With the basic installation now covered, HQPlayer needs to be told where to source its input stream (the Roon output), and where to send its output stream (for the LinQ to pick up). This is done via the HQPlayer configuration web interface. Upon first laying eyes on the config screen, when used to Roon simplicity, one may be overwhelmed by all the options that are available. I will admit that the HQPlayer Configuration interface is not very intuitive and not particularly pretty either. But it’s precisely the absolute level of control that can be asserted by the user that makes this software so powerful. The web interface also offers a help section that explains all the options and provides suggestions.
I’ll explain more about the features further below but for those who don’t want to bother experimenting and just want to get on with it, Aqua provides recommended default settings that you can enter once and then forget all about.
Under the hood, the Roon server’s output will now be redirected to the HQPlayer software which (after optional super-high-resolution upsampling, conversion and filtering) does not use Roon’s RAAT protocol but builds its own stream using a proprietary protocol for the Aqua LinQ’s HQPlayer module to pick up.
The final step is to simply select HQPlayer as the streaming endpoint in the Roon Zone section.
For this review, the LinQ was used with the Formula xHD with V2 output board and the Audio-GD Master 1 preamp
Due to the re-routing of the audio stream and the HQPlayer FIFO audio buffer, there is a 3-second delay after starting, scrubbing, skipping or stopping the music from the Roon interface. HQPlayer Embedded operates without a license key in trial mode for 30 minutes at a time and then needs to be restarted to continue. The license costs 240 euros.
The delay is not ideal and 240 euros is not pocket change. I’m with you so far. However, there is one major upside: better sound quality!
I should note that the latest HQPlayer Desktop 4.7.1 release has the following new options: Quick pause and short buffer option to use half-size FIFOs for reduced delay. The same is true for version 4.19 of the embedded software while embedded version 4.20.0 reportedly has a delay near to zero. Lastly, for the custom Network Protocol that Aqua is working on, they will try to further reduce the delay.
Update 22-11-2020 – Quick Pause and Short Buffer
At the time of review, my Antipodes CX was running version 4.18.1 and a later version was not yet available.

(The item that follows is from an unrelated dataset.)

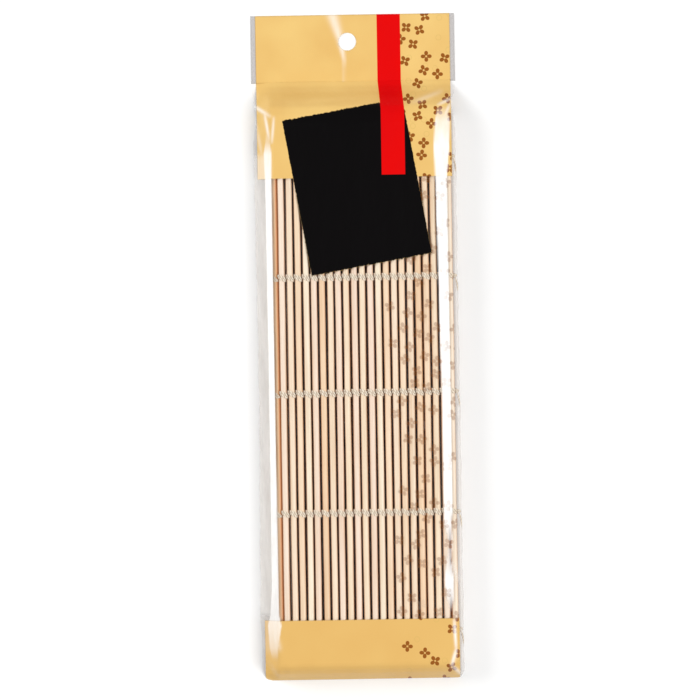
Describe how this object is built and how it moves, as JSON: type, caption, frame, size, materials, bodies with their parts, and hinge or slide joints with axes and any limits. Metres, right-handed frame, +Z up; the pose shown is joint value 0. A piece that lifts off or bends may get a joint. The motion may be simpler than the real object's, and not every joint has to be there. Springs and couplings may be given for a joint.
{
  "type": "sushi rolling mat",
  "caption": "Bamboo rolling mat of round slats tied by rows of cotton string, folded in three in a clear bag with a hang hole; it comes out, unfolds flat and its end third rolls up.",
  "frame": {"origin": "centre of the bag's footprint, on the surface it lies on", "axes": "+Z up through the folded layers, +Y along the slats towards the bag's header, +X across the slats towards the first fold"},
  "size_m": [0.1024, 0.3334, 0.0159],
  "materials": {
    "bamboo": "smooth natural bamboo, unvarnished",
    "cotton_string": "twisted undyed cotton",
    "clear_film": "thin clear polypropylene with printed bands, glossy",
    "printed_film": "thin polypropylene printed gold, glossy"
  },
  "bodies": {
    "bottom_third": {"bottom_slats": "bamboo", "bottom_strings": "cotton_string"},
    "right_fold_1": {"right_fold_slat_1": "bamboo", "right_fold_loops_1": "cotton_string"},
    "right_fold_2": {"right_fold_slat_2": "bamboo", "right_fold_loops_2": "cotton_string"},
    "middle_third": {"middle_slats": "bamboo", "middle_strings": "cotton_string"},
    "left_fold_1": {"left_fold_slat_1": "bamboo", "left_fold_loops_1": "cotton_string"},
    "left_fold_2": {"left_fold_slat_2": "bamboo", "left_fold_loops_2": "cotton_string"},
    "top_pair_01": {"top_slats_01": "bamboo", "top_loops_01": "cotton_string"},
    "top_pair_02": {"top_slats_02": "bamboo", "top_loops_02": "cotton_string"},
    "top_pair_03": {"top_slats_03": "bamboo", "top_loops_03": "cotton_string"},
    "top_pair_04": {"top_slats_04": "bamboo", "top_loops_04": "cotton_string"},
    "top_pair_05": {"top_slats_05": "bamboo", "top_loops_05": "cotton_string"},
    "top_pair_06": {"top_slats_06": "bamboo", "top_loops_06": "cotton_string"},
    "top_pair_07": {"top_slats_07": "bamboo", "top_loops_07": "cotton_string"},
    "top_pair_08": {"top_slats_08": "bamboo", "top_loops_08": "cotton_string"},
    "top_pair_09": {"top_slats_09": "bamboo", "top_loops_09": "cotton_string"},
    "top_pair_10": {"top_slats_10": "bamboo", "top_loops_10": "cotton_string"},
    "top_pair_11": {"top_slats_11": "bamboo", "top_loops_11": "cotton_string", "top_knots": "cotton_string"},
    "bag": {"bag_back": "clear_film", "bag_front": "clear_film", "bag_header": "printed_film"}
  },
  "joints": [
    {"name": "unfold", "type": "hinge", "parent": "bottom_third", "child": "right_fold_1", "pos_m": [0.04485, -0.02325, 0.0024], "axis": [0, 1, 0], "range_deg": [0, 60.6], "deforming": ["bag_front"]},
    {"name": "right_fold_bend_2", "type": "hinge", "parent": "right_fold_1", "child": "right_fold_2", "pos_m": [0.04681, -0.02325, 0.00588], "axis": [0, 1, 0], "range_deg": [0, 60.6]},
    {"name": "right_fold_bend_3", "type": "hinge", "parent": "right_fold_2", "child": "middle_third", "pos_m": [0.04474, -0.02325, 0.00931], "axis": [0, 1, 0], "range_deg": [0, 60.6]},
    {"name": "left_fold_bend_1", "type": "hinge", "parent": "middle_third", "child": "left_fold_1", "pos_m": [-0.03922, -0.02325, 0.00667], "axis": [0, -1, 0], "range_deg": [0, 60.6]},
    {"name": "left_fold_bend_2", "type": "hinge", "parent": "left_fold_1", "child": "left_fold_2", "pos_m": [-0.04129, -0.02325, 0.01009], "axis": [0, -1, 0], "range_deg": [0, 60.6]},
    {"name": "left_fold_bend_3", "type": "hinge", "parent": "left_fold_2", "child": "top_pair_01", "pos_m": [-0.03933, -0.02325, 0.01357], "axis": [0, -1, 0], "range_deg": [0, 60.6]},
    {"name": "roll", "type": "hinge", "parent": "top_pair_01", "child": "top_pair_02", "pos_m": [-0.03133, -0.02325, 0.01357], "axis": [0, -1, 0], "range_deg": [0, 29], "deforming": ["bag_front"]},
    {"name": "roll_bend_03", "type": "hinge", "parent": "top_pair_02", "child": "top_pair_03", "pos_m": [-0.02333, -0.02325, 0.01357], "axis": [0, -1, 0], "range_deg": [0, 29]},
    {"name": "roll_bend_04", "type": "hinge", "parent": "top_pair_03", "child": "top_pair_04", "pos_m": [-0.01533, -0.02325, 0.01357], "axis": [0, -1, 0], "range_deg": [0, 29]},
    {"name": "roll_bend_05", "type": "hinge", "parent": "top_pair_04", "child": "top_pair_05", "pos_m": [-0.00733, -0.02325, 0.01357], "axis": [0, -1, 0], "range_deg": [0, 29]},
    {"name": "roll_bend_06", "type": "hinge", "parent": "top_pair_05", "child": "top_pair_06", "pos_m": [0.00067, -0.02325, 0.01357], "axis": [0, -1, 0], "range_deg": [0, 29]},
    {"name": "roll_bend_07", "type": "hinge", "parent": "top_pair_06", "child": "top_pair_07", "pos_m": [0.00867, -0.02325, 0.01357], "axis": [0, -1, 0], "range_deg": [0, 29]},
    {"name": "roll_bend_08", "type": "hinge", "parent": "top_pair_07", "child": "top_pair_08", "pos_m": [0.01667, -0.02325, 0.01357], "axis": [0, -1, 0], "range_deg": [0, 29]},
    {"name": "roll_bend_09", "type": "hinge", "parent": "top_pair_08", "child": "top_pair_09", "pos_m": [0.02467, -0.02325, 0.01357], "axis": [0, -1, 0], "range_deg": [0, 29]},
    {"name": "roll_bend_10", "type": "hinge", "parent": "top_pair_09", "child": "top_pair_10", "pos_m": [0.03267, -0.02325, 0.01357], "axis": [0, -1, 0], "range_deg": [0, 29]},
    {"name": "roll_bend_11", "type": "hinge", "parent": "top_pair_10", "child": "top_pair_11", "pos_m": [0.04067, -0.02325, 0.01357], "axis": [0, -1, 0], "range_deg": [0, 29]},
    {"name": "bag_slide", "type": "slide", "parent": "bottom_third", "child": "bag", "axis": [0, -1, 0], "range_m": [0, 0.336]}
  ],
  "couplings": [
    {"joint": "right_fold_bend_2", "follows": "unfold", "ratio": 1},
    {"joint": "right_fold_bend_3", "follows": "unfold", "ratio": 1},
    {"joint": "left_fold_bend_1", "follows": "unfold", "ratio": 1},
    {"joint": "left_fold_bend_2", "follows": "unfold", "ratio": 1},
    {"joint": "left_fold_bend_3", "follows": "unfold", "ratio": 1},
    {"joint": "roll_bend_03", "follows": "roll", "ratio": 1},
    {"joint": "roll_bend_04", "follows": "roll", "ratio": 1},
    {"joint": "roll_bend_05", "follows": "roll", "ratio": 1},
    {"joint": "roll_bend_06", "follows": "roll", "ratio": 1},
    {"joint": "roll_bend_07", "follows": "roll", "ratio": 1},
    {"joint": "roll_bend_08", "follows": "roll", "ratio": 1},
    {"joint": "roll_bend_09", "follows": "roll", "ratio": 1},
    {"joint": "roll_bend_10", "follows": "roll", "ratio": 1},
    {"joint": "roll_bend_11", "follows": "roll", "ratio": 1},
    {"joint": "bag_slide", "follows": "unfold", "m_per_rad": 0.3175}
  ]
}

But version 2.8 of the Antipodes system software is now available for the EX and CX and it includes LSM 8.0 as well as HQ Player embedded Server version 4.20.0.

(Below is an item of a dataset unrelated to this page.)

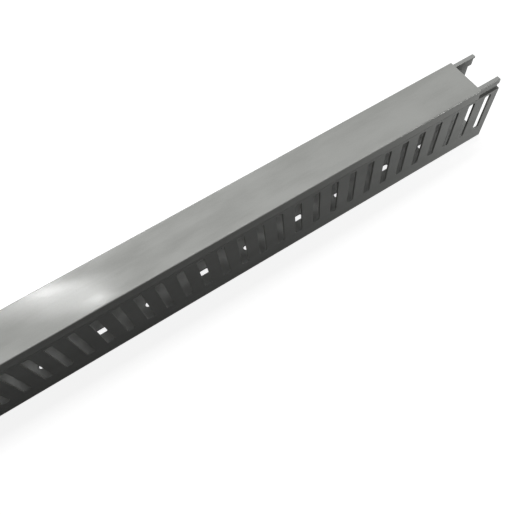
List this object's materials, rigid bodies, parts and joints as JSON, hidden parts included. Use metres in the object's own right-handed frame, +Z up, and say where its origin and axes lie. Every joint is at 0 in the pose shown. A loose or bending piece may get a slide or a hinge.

With my CX freshly updated and having enabled Quick Pause and Short Buffer as above and also having entered 20ms as the Buffer time instead of the default 100ms, the response time is improved so much as to no longer being a factor. Pause is instant, play is near-instant and resuming after seeking (scrubbing) within a track takes 2 seconds.

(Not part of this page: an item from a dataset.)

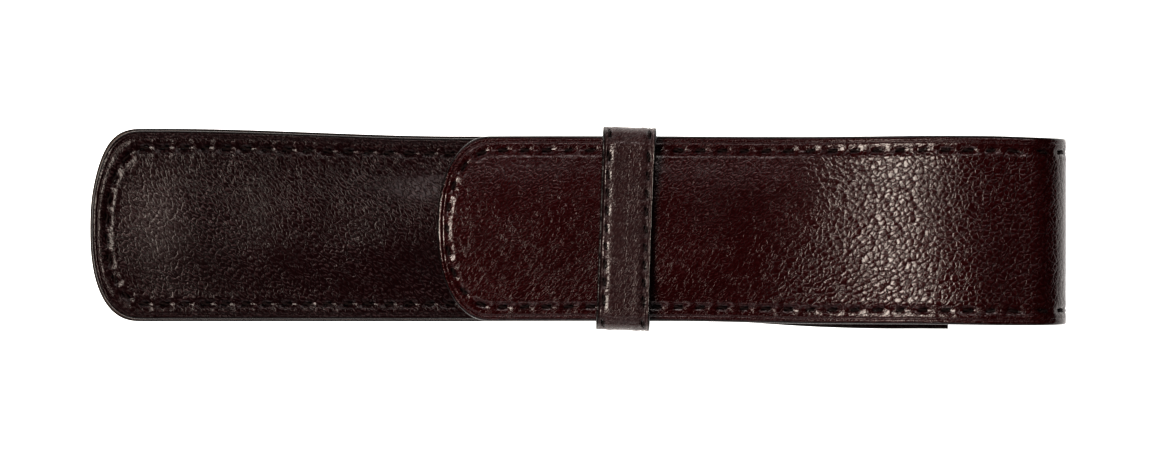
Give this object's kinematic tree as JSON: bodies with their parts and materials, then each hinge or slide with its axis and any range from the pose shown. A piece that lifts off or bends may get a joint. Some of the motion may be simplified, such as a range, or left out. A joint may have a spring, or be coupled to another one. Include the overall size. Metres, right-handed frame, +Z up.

Using HQPlayer’s stream output without any adjustments
Although Signalist, the maker of HQPlayer, has not intended the software to be used as such, if you do not want to make use of its extensive processing capabilities, it can be used with all settings in bypass, meaning that the sound is still obtained from Roon and delivered via the HQPlayer protocol but not upsampled or filtered or otherwise changed. This is how I listened to it for the purpose of this review. If you are not interested in exploring the advanced HQPlayer options you can skip to the Listening section.
Advanced HQPlayer options
HQPlayer offers an advanced DSP pipeline for audio processing. As Jussi of Signalyst claims, the HQPlayer software offers “a much more powerful and accurate upsampling engine than Chord’s M-Scaler or dCS or Esoteric hardware, at a much more reasonable price”.
The software can operate as a digital-in-digital-out upsampler processor and convolution engine. Selectable convolution algorithms are included for digital room correction and other equalization purposes. The Convolution engine supports RIFF (WAV) format FIR impulse responses, which can be produced with suitable software, such as Acourate, Room EQ Wizard, Audiolense, or DRC.
Above: the HQPlayer main Configuration screen
The list of features is so very extensive that I will list only the highlights. These include Software upsampling / downsampling with selectable algorithm up to 32-bit 3.072 MHz or down to 16-bit 32 kHz PCM, Delta-Sigma modulators for upsampling PCM content up to 98.304 MHz 1-bit SDM, Direct DSD up / down rate conversions, Selectable dithering/noise shaping algorithm, Selectable convolution algorithm (FIR) for equalization, such as digital room correction for PCM/DSD content, Software-based digital volume control for PCM and SDM (DSD), Playback of DSF/DSDIFF files through any supported audio interface (with PCM conversion and DSD rate conversion), Selectable algorithm and noise filters for DSF/DSDIFF PCM playback and Native/direct playback of DSF/DSDIFF files (native DSD, DoP v1.1 with both 0x05/0xFA and 0x06/0xF9 markers).
That’s quite the mouthful, right? Those who want to go crazy can do so to their heart’s content. Those who simply want to get on with it can simply set the parameters once and never give it a second thought.